По Артемидору Родосскому, «нет народа без Бога» (II, 35). По Гезиоду и Геродоту, «нечестие», άσέβεια, есть крайнее зло, корень всех зол, личных и общественных; нечестивцы суть государственные преступники, разрушители Града. Филологически неверно, но психологически глубоко, производят римляне слово religio от relegare, «связывать». Религия есть, в самом деле, связь, по преимуществу то, что связывает, скрепляет людей в общество. Если вынуть из него эту скрепу, то оно распадается, из живого тела становится мертвою «массою». Недаром именно этим словом обозначает атеистический социализм человеческие множества: он говорит о них и поступает с ними, как с мертвыми физическими «массами».
Вот это-то древнее, изначальное, естественное отношение частного и общего в религии извращено, опрокинуто нами так, как еще никогда. Для древних религия есть общее дело, безбожие — частное, а для нас, наоборот, общее дело есть безбожие, а религия — частное.
Уже в эллинском и особенно в эллинистическом язычестве заложена основа будущей христианской всемирности, кафоличности. «Елевзинские таинства объединяют весь род человеческий, συνέχοντα τò άνθρωπειον γένος» (Претекстат, проконсул Эллады, — императору Валентиану I). А Интернационал хочет объединить человечество в новой атеистической всемирности.

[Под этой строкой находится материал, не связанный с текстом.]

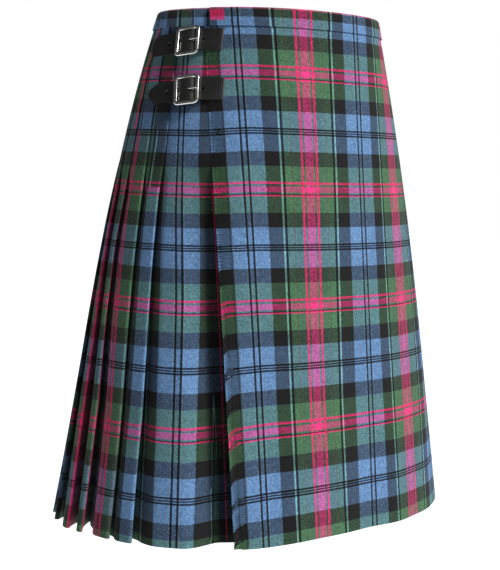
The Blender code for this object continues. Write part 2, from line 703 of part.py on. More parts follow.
def make_prong(name, hip):
    """The prong: a ring round the middle bar, then up through the strap and on to the front bar."""
    ring_radius = MIDDLE_BAR + GAP + PRONG / 2
    angles = np.radians(np.linspace(75, 375, 9))
    line = [(ring_radius * math.cos(a), MIDDLE_BAR_LIFT + ring_radius * math.sin(a)) for a in angles]
    on_bar = FRONT_BAR_LIFT + BAR_THICKNESS / 2 + GAP + PRONG / 2
    # Columns: u forwards of the middle bar, w out from the surface there.
    rise = ((3.0, 5.2), (4.2, 6.8), (5.4, 8.1), (7.2, 8.3), (12.0, 7.4))
    line += [(u * MM, w * MM) for u, w in rise]
    line.append((BUCKLE_WIDTH / 2 - 0.6 * MM, on_bar))
    path = [hip.out(u, 0, w) for u, w in line]
    return sweep("prong_" + name, path, hip.axes[2], PRONG_WIDTH, PRONG, 6, False, "silver")


# ---------------------------------------------------------------------------- the whole kilt

def main():
    for old in list(bpy.data.objects):
        bpy.data.objects.remove(old, do_unlink=True)
    make_over_apron()
    make_under_apron()
    third = PLEATS // 3
    for i, name in enumerate(("pleats_right", "pleats_back", "pleats_left")):
        make_pleats(name, i * third, (i + 1) * third)
    make_fringe()
    make_waistband()
    for name, strap in STRAPS.items():
        hip = Hip(strap["height"], strap["buckle"])
        make_strap(name, hip, strap["start"], strap["end"], strap["tip"])
        make_chape(name, hip)
        make_buckle(name, hip)
        make_prong(name, hip)


main()
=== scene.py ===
"""A knife-pleated kilt: its cloth, fringe, waistband, straps and buckles, finished over the frame.

Frame: +Z up, the front faces -Y, the wearer's right is -X, metres. A place on the kilt is a distance
round the body, a height, and a depth under the outer surface, in mm. "Round" runs from the middle
of the front backwards past the wearer's right hip.
"""

import math

import bpy
import numpy as np
from mathutils import Matrix, Vector


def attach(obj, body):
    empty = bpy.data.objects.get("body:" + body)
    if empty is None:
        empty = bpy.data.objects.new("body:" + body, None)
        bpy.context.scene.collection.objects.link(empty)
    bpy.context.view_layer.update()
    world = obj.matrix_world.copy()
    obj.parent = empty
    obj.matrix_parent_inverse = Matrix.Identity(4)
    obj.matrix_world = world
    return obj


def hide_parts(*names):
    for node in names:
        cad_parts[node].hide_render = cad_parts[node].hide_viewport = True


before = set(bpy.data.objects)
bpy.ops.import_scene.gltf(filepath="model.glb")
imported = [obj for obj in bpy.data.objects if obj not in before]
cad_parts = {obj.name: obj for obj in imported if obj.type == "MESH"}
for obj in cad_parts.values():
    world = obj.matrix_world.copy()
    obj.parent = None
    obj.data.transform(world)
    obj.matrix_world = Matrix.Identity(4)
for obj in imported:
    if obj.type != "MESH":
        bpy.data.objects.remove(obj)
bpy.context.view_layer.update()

MM = 0.001  # sizes are in mm, and add_piece turns them into metres

# ---- driving sizes

TOP, HEM, FELL = 30, -580, -150
CLOTH = 1.2
WEAVE = 1.05  # wall of the finished cloth
GAP = 0.3
LAYER = CLOTH + 0.5
PLEATS = 24
SEWN_STEP, FREE_STEP, HEM_STEP = 3.8, 8.5, 13.0  # down from pleat to pleat
SEWN_TURN, HEM_TURN = 9.0, 40.0  # width turned in behind each edge
UNEVEN_EDGE, UNEVEN_CREST, SPRING = 4.5, 2.2, 7.5
APRON_EDGE, FRINGE_TIP = 157, 176
SEAM, LOOSE_FROM = 158.2, 159.6  # the fringe's stitches, and its threads beyond
UNDER_DEPTH, UNDER_BAND_DEPTH, VALLEY = 2.2, 6.0, 30
HEM_DROP = 5
FRONT_STARTS = 400  # left of the middle of the front: where distances round start again
BAND_HEIGHT, BAND_LEG, BAND, BAND_GAP = 20, 12, 1.0, 0.6
BAND_END, BAND_JOIN = 168, 203.3
PATCH_START, PATCH_FOOT = 149.4, 16.4  # where the band's end shows its crimson stripe
EDGE = np.array([-1, 1])  # times a small number: both sides of an edge

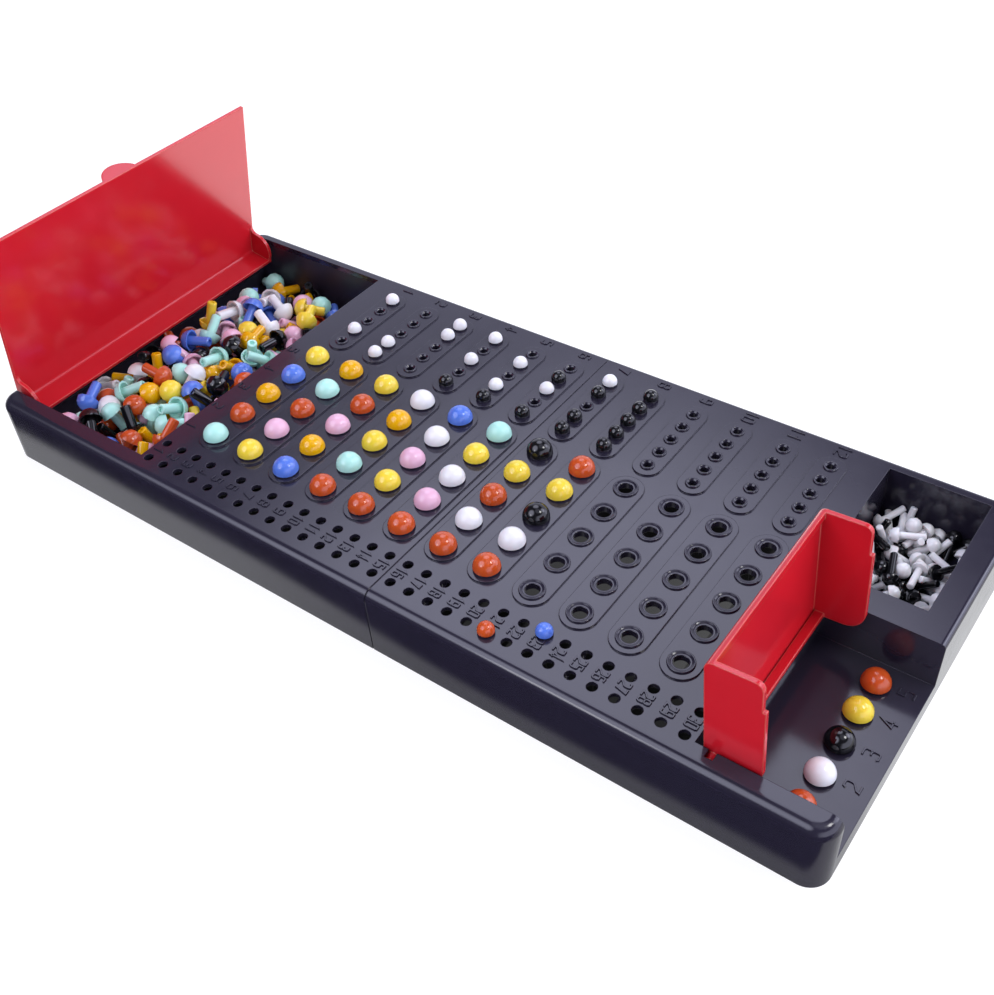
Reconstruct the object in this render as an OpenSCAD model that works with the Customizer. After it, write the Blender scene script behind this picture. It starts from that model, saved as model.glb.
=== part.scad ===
// Code-breaking peg game in a hinged travel case.
// Two dark half trays make one low case. Twelve guess rows of five holes cross the deck,
// each with five key holes behind it, and thirty pairs of score holes run along the front.
// A red lid opens over the peg store at the left end. A red shield opens over the secret
// row at the right end, and a small well behind the shield keeps the key pegs.
//
// Origin: centre of the case's underside. +X runs from the peg store to the secret row,
// +Y from the score holes to the row numbers, +Z up. Millimetres.

/* [Case] */
// Length of the case along X
case_l = 393.5; // [380:0.5:420]
// Depth of the case along Y
case_w = 166; // [160:1:180]
// Height from the table to the top of the deck
case_h = 30; // [28:0.5:36]
// Thickness of the outer walls and of the walls of the stores
wall = 2.2; // [1.6:0.1:3]
// Thickness of the deck
deck_t = 1.8; // [1.6:0.1:3]
// Radius of the vertical corners
corner_r = 8; // [6:0.5:10]
// Radius of the roll along the front top edge
rim_r = 4.3; // [3:0.1:5]
// Radius of the roll along the back edge and the end beside the well
back_rim_r = 2; // [1:0.1:3]
// Depth of the groove that shows where the half trays meet
seam_depth = 0.4; // [0.2:0.1:0.6]
// Width of the rail in front of the stores
front_rail = 9.5; // [9:0.1:11]
// Width of the wall behind the stores
back_rail = 4.7; // [4:0.1:6]
// Thickness of the floor of the stores
floor_t = 3; // [2:0.5:4]

/* [Playing field] */
// Number of guess rows
rows = 12; // [8:2:12]
// Distance between guess rows
row_pitch = 20; // [18:0.5:20]
// Middle of the playing field, which is also the seam between the half trays
field_x = 17.65; // [14:0.05:18]
// Holes in one guess row
row_holes = 5; // [4:1:5]
// Distance between the code holes of a row
code_pitch = 15.7; // [14:0.1:16]
// Y of the front code hole of each row
code_y = -48.7; // [-50:0.1:-46]
// Distance between the key holes of a row
key_pitch = 9.06; // [8:0.01:9.5]
// Y of the front key hole of each row
key_y = 30.3; // [29:0.1:32]
// Number of pairs of score holes
score_pairs = 30; // [20:2:30]
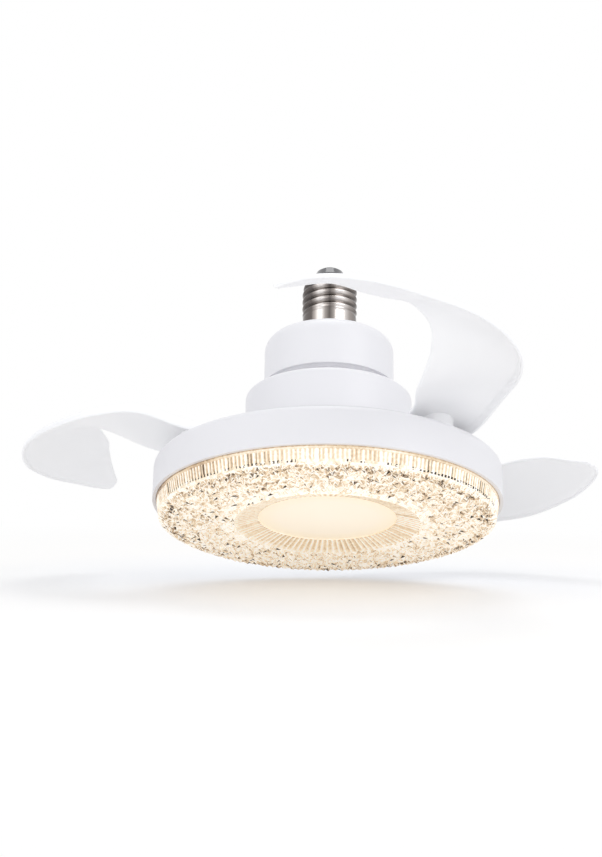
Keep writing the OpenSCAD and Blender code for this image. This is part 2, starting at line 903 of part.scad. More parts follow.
module pivot_pins() {
    color(steel)
        at_pivots()
            translate([0, 0, carrier_bottom]) {
                cylinder(r = pin_r, h = pin_head_bottom - carrier_bottom + eps);
                translate([0, 0, pin_head_bottom - carrier_bottom])
                    difference() {
                        cylinder(r = pin_head_r, h = pin_head_h);
                        translate([-pin_head_r, -0.5, pin_head_h - 0.6])
                            cube([2 * pin_head_r, 1, 1]);
                    }
            }
}

module pivot_bushes() {
    color([0.8, 0.65, 0.35])
        at_pivots()
            translate([0, 0, carrier_top])
                ring(bush_r, pin_r + press_gap, pin_head_bottom - carrier_top);
}

module thrust_washers() {
    color([0.2, 0.2, 0.2])
        at_pivots()
            translate([0, 0, carrier_top])
                ring(washer_r, bush_r + press_gap, washer_t);
}

module return_springs() {
    color(steel)
        at_pivots()
            translate([0, 0, carrier_top + washer_t])
                ring(groove_outer_r - spring_gap, groove_inner_r + spring_gap, groove_h - spring_gap);
}

// ---- Blades ----

// Width of the blade at t along its length, with a round root and tip
function width_at(t) =
    let (f = max(0, t - tip_start) / (1 - tip_start),
         g = max(0, root_end - t) / root_end)
    blade_w * spline(width_share, t) * sqrt(1 - tip_blunt * f * f) * sqrt(1 - (1 - root_share * root_share) * g * g);

// Radius of the outer edge at t, drawn in at the root and the tip
function edge_at(t) = blade_edge_r
    - (t < root_end ? root_outer_share : tip_outer_share) * (blade_w * spline(width_share, t) - width_at(t));

// Place along the blade of one ring, closer together at the root and the tip
function ring_place(i) = i / (rings - 1) - 0.11 * sin(360 * i / (rings - 1));

// Upper side of the blade's cross-section at t, as [radius, height], from the inner edge to the lip's end
function upper_side(t) =
    let (w = width_at(t),
         edge = edge_at(t),
         lip = min(lip_w, w * tip_lip_share),
         drop = lip_depth * lip / lip_w * (1 - 0.7 * t) * min(1, 0.35 + t / root_end / 2),
         share = t > tip_start ? w / (blade_w * spline(width_share, t)) : 1,
         out_at = 1 - tip_outer_share * (1 - share),
         low = blade_rise * spline(inner_rise, t),
         high = blade_rise * spline(outer_rise, t),
         z_in = low + (high - low) * (out_at - share),
         z_out = low + (high - low) * out_at,
         bow = blade_bow * min(1, w / (0.85 * blade_w)))
    concat(
        [for (k = [0 : sheet_steps])
            let (u = k / sheet_steps)
            [edge - lip - (w - lip) * (1 - u), z_in + (z_out - z_in) * u + 4 * bow * u * (1 - u)]],
        [for (k = [1 : lip_steps])
            let (a = 90 * k / lip_steps)
            [edge - lip + lip * sin(a), z_out - drop * (1 - cos(a))]]);

// Closed cross-section: the underside, one thickness below the upper side, then the upper side
function blade_section(t) =
    let (upper = upper_side(t),
         last = len(upper) - 1,
         thick = min(blade_t, width_at(t) * tip_thick_share))
    concat(
        [for (k = [0 : last])
            let (d = upper[min(k + 1, last)] - upper[max(k - 1, 0)],
                 n = [-d[1], d[0]] / norm(d))
            upper[k] - n * thick],
        [for (k = [0 : last]) upper[last - k]]);

module blade_sheet() {
    ring_size = 2 * (sheet_steps + lip_steps + 1);
    points = [for (i = [0 : rings - 1])
        let (t = ring_place(i),
             angle = blade_start - blade_sweep * t)
        for (p = blade_section(t))
            [arc_shift + p[0] * cos(angle), -arc_shift + p[0] * sin(angle), boss_bottom + p[1]]];
    polyhedron(points = points, faces = skin_faces(rings, ring_size));
}

// One blade, turned about its pivot from its folded place to the open one
module blade(number) {
    color(white)
        rotate([0, 0, first_pivot_angle - (number - 1) * 360 / blade_count])
            translate([pivot_r, 0, 0])
                rotate([0, 0, blade_swing])
                    difference() {
                        union() {
                            translate([-pivot_r, 0, 0])
                                blade_sheet();
                            translate([0, 0, boss_bottom])
                                cylinder(r = boss_r, h = boss_h);
                            translate([-lug_w / 2, 0, boss_bottom])
                                cube([lug_w, lug_length, lug_h]);
                        }
                        translate([0, 0, boss_bottom - eps])
                            cylinder(r = boss_bore_r, h = boss_h + 1);
                        translate([0, 0, boss_bottom - eps])
                            ring(groove_outer_r, groove_inner_r, groove_h + eps);
                        translate([0, 0, boss_top])
                            cylinder(r = pin_head_r + head_clearance, h = boss_h);
                    }
}

module blade_1() {
    blade(1);
}

module blade_2() {
    blade(2);
}

module blade_3() {
    blade(3);
}

// ---- Lamp ----

module at_clips() {
    for (k = [0 : clip_count - 1])
        rotate([0, 0, 30 + k * 360 / clip_count])
            translate([clip_screw_r, 0, 0])
                children();
}

module at_plate_screws() {
    for (k = [0 : screw_count - 1])
        rotate([0, 0, 90 + k * 360 / screw_count])
            translate([plate_screw_r, 0, 0])
                children();
}

module lamp_drum() {
    color(white)
        difference() {
            union() {
                translate([0, 0, drum_bottom])
                    difference() {
                        rotate_extrude()
                            intersection() {
                                housing_outline(drum_r, drum_h, drum_edge_r);
                                square([drum_r, drum_h]);
                            }
                        translate([0, 0, -eps])
                            rotate_extrude()
                                intersection() {
                                    housing_outline(drum_inner_r, drum_h - drum_wall + eps,
                                        drum_edge_r - drum_wall / 2);
                                    square([drum_r, drum_h]);
                                }
                    }
                translate([0, 0, flange_top])
                    ring(drum_inner_r + drum_wall / 2, drum_inner_r - ledge_w, ledge_t);
                at_clips()
                    translate([0, 0, clip_top])
                        cylinder(r = clip_boss_r, h = drum_top - drum_wall / 2 - clip_top);
                at_plate_screws()
                    translate([0, 0, heat_plate_top])
                        cylinder(r = plate_boss_r, h = drum_top - drum_wall / 2 - heat_plate_top);
            }
            translate([0, 0, drum_bottom])
                cylinder(r = shaft_r + press_gap, h = drum_h + 1);
            at_clips()
                translate([0, 0, clip_top - eps])
                    cylinder(d = screw_d, h = clip_screw_grip + 2);
            at_plate_screws()
                translate([0, 0, heat_plate_top - eps])
                    cylinder(d = screw_d, h = plate_screw_grip + 1);
        }
}

module lower_shaft_nut() {
    color(steel)
        translate([0, 0, drum_top - drum_wall - nut_h])
            hex_nut();
}

module heat_plate() {
    color([0.75, 0.76, 0.78])
        translate([0, 0, heat_plate_bottom])
            difference() {
                ring(heat_plate_r, plate_hole_r, heat_plate_t);
                at_plate_screws()
                    translate([0, 0, -eps])
                        cylinder(d = screw_d + 0.3, h = heat_plate_t + 1);
            }
}

module led_board() {
    color([0.92, 0.92, 0.9])
        translate([0, 0, led_board_bottom])
            difference() {
                ring(led_board_r, plate_hole_r, board_t);
                at_plate_screws()
                    translate([0, 0, -eps])
                        cylinder(d = screw_d + 0.3, h = board_t + 1);
            }
}

module led_chips() {
    rows = [[led_ring_r, led_count], [led_inner_ring_r, led_inner_count]];
    color([0.98, 0.85, 0.4])
        for (row = rows)
            for (k = [0 : row[1] - 1])
                rotate([0, 0, k * 360 / row[1]])
                    translate([row[0] - led_size / 2, -led_size / 2, led_board_bottom - led_h])
                        cube([led_size, led_size, led_h]);
}

module plate_screws() {
    color(steel)
        at_plate_screws()
            translate([0, 0, led_board_bottom])
                screw(board_t + heat_plate_t + plate_screw_grip);
}

module crystal_diffuser() {
    top = flange_top - diffuser_bottom;
    lower_r = diffuser_r - diffuser_draft;
    seat_r = opal_r + opal_seat;
    color(clear_warm)
        translate([0, 0, diffuser_bottom])
            rotate_extrude()
                difference() {
                    union() {
                        polygon([[cone_r, 0], [lower_r - diffuser_edge_r, 0],
                            [lower_r, diffuser_edge_r], [diffuser_r, diffuser_drop],
                            [diffuser_r, top], [diffuser_r - flange_w, top],
                            [diffuser_r - flange_w, top - flange_t],
                            [diffuser_r - diffuser_wall, top - flange_t],
                            [diffuser_r - diffuser_wall, diffuser_drop],
                            [lower_r - diffuser_wall, diffuser_floor + 1],
                            [lower_r - diffuser_wall - 1, diffuser_floor],
                            [cone_r + 2, diffuser_floor],
                            [seat_r + 1.5, opal_lift + opal_t], [seat_r, opal_lift + opal_t],
                            [seat_r, opal_lift], [opal_r, opal_lift],
                            [opal_r, opal_lift - cone_edge_t]]);
                        translate([lower_r - diffuser_edge_r, diffuser_edge_r])
                            circle(r = diffuser_edge_r);
                    }
                }
}

module opal_disc() {
    color([0.99, 0.95, 0.86])
        translate([0, 0, opal_bottom])
            cylinder(r = opal_r + opal_seat - 0.1, h = opal_t);
}

module diffuser_clips() {
    color(steel)
        at_clips()
            difference() {
                translate([-clip_boss_r, -clip_w / 2, clip_top - clip_t])
                    cube([clip_boss_r + clip_boss_r + 1.5 + clip_reach, clip_w, clip_t]);
                translate([0, 0, clip_top - clip_t - 1])
                    cylinder(d = screw_d + 0.3, h = clip_t + 2);
            }
}

module clip_screws() {
    color(steel)
        at_clips()
            translate([0, 0, clip_top - clip_t])
                screw(clip_t + clip_screw_grip);
}

screw_shell();
cap_insulator();
centre_contact();
driver_housing();
housing_base();
base_screws();
driver_board();
driver_transformer();
driver_capacitor();
receiver_board();
upper_shaft_nut();
motor_shaft();
bearing_inner_races();
bearing_balls();
bearing_outer_races();
stator_core();
stator_windings();
rotor_cup();
rotor_magnets();
cup_screws();
motor_cover();
cover_screws();
blade_carrier();
pivot_pins();
pivot_bushes();
thrust_washers();
return_springs();
blade_1();
blade_2();
blade_3();
lamp_drum();
lower_shaft_nut();
heat_plate();
led_board();
led_chips();
plate_screws();
crystal_diffuser();
opal_disc();
diffuser_clips();
clip_screws();
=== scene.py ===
import math
import random

import bpy
from mathutils import Matrix, Vector
from mathutils.geometry import delaunay_2d_cdt


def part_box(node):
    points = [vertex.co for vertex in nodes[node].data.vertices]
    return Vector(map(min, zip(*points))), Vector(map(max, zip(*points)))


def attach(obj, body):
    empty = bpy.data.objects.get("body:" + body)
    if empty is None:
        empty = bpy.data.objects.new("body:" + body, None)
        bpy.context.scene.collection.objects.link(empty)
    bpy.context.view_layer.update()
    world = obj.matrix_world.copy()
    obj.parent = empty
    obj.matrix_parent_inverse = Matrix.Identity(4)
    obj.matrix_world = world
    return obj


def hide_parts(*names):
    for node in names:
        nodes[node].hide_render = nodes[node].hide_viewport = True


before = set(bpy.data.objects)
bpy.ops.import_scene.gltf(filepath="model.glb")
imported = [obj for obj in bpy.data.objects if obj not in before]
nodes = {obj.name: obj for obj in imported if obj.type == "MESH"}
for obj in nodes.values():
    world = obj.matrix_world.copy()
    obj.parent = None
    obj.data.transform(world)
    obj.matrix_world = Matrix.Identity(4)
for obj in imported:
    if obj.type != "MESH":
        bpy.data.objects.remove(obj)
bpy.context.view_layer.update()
MM = 0.001
TURN = 2 * math.pi
rng = random.Random(7)


# ---------- mesh helpers ----------

def link_new(name, data):
    """New object with this data, in the scene."""
    obj = bpy.data.objects.new(name, data)
    bpy.context.scene.collection.objects.link(obj)
    return obj


def shade(mesh, sharp_deg):
    """Smooth shading, but sharp where faces meet at more than this angle."""
    mesh.shade_smooth()
    mesh.set_sharp_from_angle(angle=math.radians(sharp_deg))


def make_object(name, verts, faces, smooth=True, sharp_deg=35):
    mesh = bpy.data.meshes.new(name)
    mesh.from_pydata([tuple(v) for v in verts], [], faces)
    mesh.validate()
    mesh.update()
    if smooth:
        shade(mesh, sharp_deg)
    return link_new(name, mesh)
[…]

Древний Град — под знаком религии, наш — под знаком безбожия — принудительного (опыт русских коммунистов). «Я верую, что Бога нет» — и заставлю всех поверить, потому что верить или не верить я не хочу и не могу один, а могу и хочу только со всеми.
В том-то и заключается трагедия современного человечества, что верить человек не может один. Вера моя без чужой гаснет, как пламя без воздуха: я должен зажечь других или сам погаснуть.
Христианство не прошло человечеству даром: оно оставило на нем неизгладимый след всемирности; современный человек всемирен — с Богом или против Бога; он выпадает из Церкви Вселенской в Интернационал.